PwC report tells a tale of two economies

Bridging the IT gap between rising business demands and ageing tools

In the West, litigation is so last century. These days, intellectual property is all about the value and the strategy.

So says a new report from consultants at Pricewaterhouse Coopers (PwC). But in the emerging economies, protecting intellectual property is a battle on the most basic levels: warehouses are being raided to supply the black market.

The report acknowledges that intellectual property (IP) has long been regarded as a business asset, but one that needed protection, primarily through the courts. Almost half of those surveyed (and 63 per cent of North American executives) said they thought a significant percentage of lawsuits are "spurious", intended to harrass the competition.

Now it is losing its "legal issue" tag, and becoming part of the business plan. And ironically, the increasing strategic importance of IP could be driving some firms away from widespread patenting.

PwC says IP is starting to matter more and more in acquisitions: firms are being bought for what they know as much as anything else. This means working out the value of IP as an asset is becoming a serious consideration: it'll have tax implications, even if you're not buying anyone this year.

"Knowledge assets now comprise a greater share of public companies' market valuation than hard assets...this is particularly true for technology companies," the firm says on page four of its report.

And once you put a price tag on something, then you can start to weigh up the return you are likely to get on your investment.

One Siemens executive said: "So many companies are prolific in patenting, but we ask ourselves, what is the value in that? To obtain a multi-jurisdictional, international patent - the cost could exceed €200,000...We can't patent everything, so [we are] trying to evaluate the value of each potential patent. How unique is it? How advanced is it? What can be done with it?"

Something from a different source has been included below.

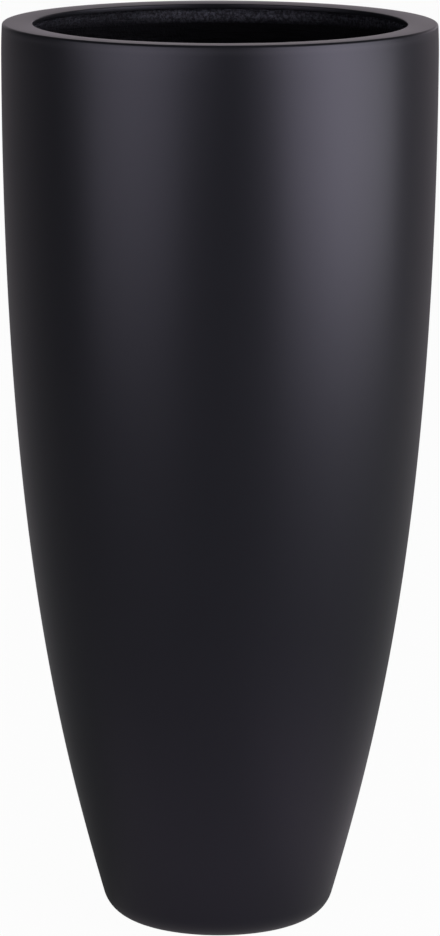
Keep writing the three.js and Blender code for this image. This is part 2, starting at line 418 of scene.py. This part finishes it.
def rough_laminate():
    """Hand-laid chopped-strand glass mat under a thin, dull coat of black. The lacquer sprayed on the
    rim drifts a finger's width down the inside as a glossy grit; the band's pale grains are painted
    glints and its lightness is painted light, strongest on the wall opposite the camera."""
    material, tree = new_material("black-coated chopped-strand laminate")
    place = add_node(tree, "ShaderNodeTexCoord").outputs["Object"]
    axes = add_node(tree, "ShaderNodeSeparateXYZ", {0: place})
    turn = add_node(tree, "ShaderNodeMath", {
        0: axes.outputs["X"], 1: axes.outputs["Y"]}, operation="ARCTAN2")
    mean_radius = 200 * MM
    around = add_node(tree, "ShaderNodeMath", {
        0: turn.outputs["Value"], 1: mean_radius}, operation="MULTIPLY")
    unrolled = add_node(tree, "ShaderNodeCombineXYZ", {
        "X": around.outputs["Value"], "Y": axes.outputs["Z"]})
    # the mat lies flat on the floor and follows the wall above it
    above_floor = add_node(tree, "ShaderNodeMath", {
        0: axes.outputs["Z"], 1: (FLOOR_Z + 1) * MM}, operation="GREATER_THAN")
    mat_place = blend(tree, above_floor.outputs["Value"], place, unrolled.outputs["Vector"])
    strand_length, strand_width = 28 * MM, 1.6 * MM
    mat = None
    for degrees in (8, 52, 97, 141):
        laid = add_node(tree, "ShaderNodeMapping", {
            "Vector": mat_place, "Rotation": (0, 0, math.radians(degrees)),
            "Location": (degrees, 0, 0), "Scale": (1 / strand_length, 1 / strand_width, 1)})
        strands = add_node(tree, "ShaderNodeTexNoise", {
            "Vector": laid.outputs["Vector"], "Scale": 1.0, "Detail": 0.0}, noise_dimensions="2D")
        raised = add_node(tree, "ShaderNodeMapRange", {
            "Value": strands.outputs["Fac"], "From Min": 0.52, "From Max": 0.68})
        if mat is None:
            mat = raised.outputs["Result"]
        else:
            mat = add_node(tree, "ShaderNodeMath", {
                0: mat, 1: raised.outputs["Result"]}, operation="MAXIMUM").outputs["Value"]
    grit_width = 3.0 * MM
    grit = add_node(tree, "ShaderNodeTexNoise", {
        "Vector": place, "Scale": 1 / grit_width, "Detail": 2.0, "Roughness": 0.65})
    # painted light: the inside is lit only in a band that ends 23 mm below the top, and most on the
    # wall opposite the camera
    lit_band_end, lit_band_start = TOP_Z - 23, TOP_Z - 14
    depth = add_node(tree, "ShaderNodeMapRange", {
        "Value": axes.outputs["Z"], "From Min": lit_band_end * MM, "From Max": lit_band_start * MM})
    opposite = add_node(tree, "ShaderNodeVectorMath", {
        0: place, 1: Vector((0.05, 1, 0)).normalized()}, operation="DOT_PRODUCT")
    painted_light_side = add_node(tree, "ShaderNodeMapRange", {
        "Value": opposite.outputs["Value"], "From Min": 183 * MM, "From Max": 209 * MM,
        "To Min": 0.27, "To Max": 1.0})
    share = add_node(tree, "ShaderNodeMath", {
        0: depth.outputs["Result"], 1: painted_light_side.outputs["Result"]}, operation="MULTIPLY").outputs["Value"]
    coat = blend(tree, mat, "#070709", "#121215")
    glint_grains = add_node(tree, "ShaderNodeMapRange", {
        "Value": grit.outputs["Fac"], "From Min": 0.42, "From Max": 0.66})
    # painted glints: the pale grains stand in for light caught by the grit
    sprayed = blend(tree, glint_grains.outputs["Result"], "#25252d", "#7f7f90")
    colour = blend(tree, share, coat, sprayed)
    gloss = add_node(tree, "ShaderNodeMapRange", {"Value": share, "To Min": 0.6, "To Max": 0.3})
    shine = add_node(tree, "ShaderNodeMapRange", {"Value": share, "To Min": 0.15, "To Max": 1.0})
    strand_relief = 0.25       # as a share of the grit's relief
    relief = add_node(tree, "ShaderNodeMath", {
        0: mat, 1: strand_relief, 2: grit.outputs["Fac"]}, operation="MULTIPLY_ADD")
    bump = add_node(tree, "ShaderNodeBump", {
        "Height": relief.outputs["Value"], "Distance": 1.6 * MM, "Strength": 1.0})
    shader = add_node(tree, "ShaderNodeBsdfPrincipled", {
        "Base Color": colour, "Roughness": gloss.outputs["Result"], "Normal": bump.outputs["Normal"],
        "Specular IOR Level": shine.outputs["Result"], "Specular Tint": VIOLET_SHEEN})
    add_node(tree, "ShaderNodeOutputMaterial", {"Surface": shader.outputs["BSDF"]})
    return material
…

But executives still think they are not "extracting the full value" from their stashed IP. They also report they are not "as competent in the management of intellectual property as they need to be".

Nor is it always clear within an organisation who should be responsible for managing IP. Only 21 per cent of firms say they have dedicated specialists in charge of their IP.

Meanwhile, in emerging economies, it is all about stolen and pirated goods. Many respondents say the protection regimes that exist for IP in the newer economies are simply inadequate.

One executive told the PwC researchers that it is so bad you end up competing against yourself. He claims as much as three quarters of any given production run ends up being sold on the black market. In software, the figures are worse: "You're fortunate if you're receiving 10 per cent of the revenue due to you", he says.

Another says: "If it's core technology, you don't ship it to an offshore contract manufacturer or licensee or partner of any kind. You just don't. It will be stolen."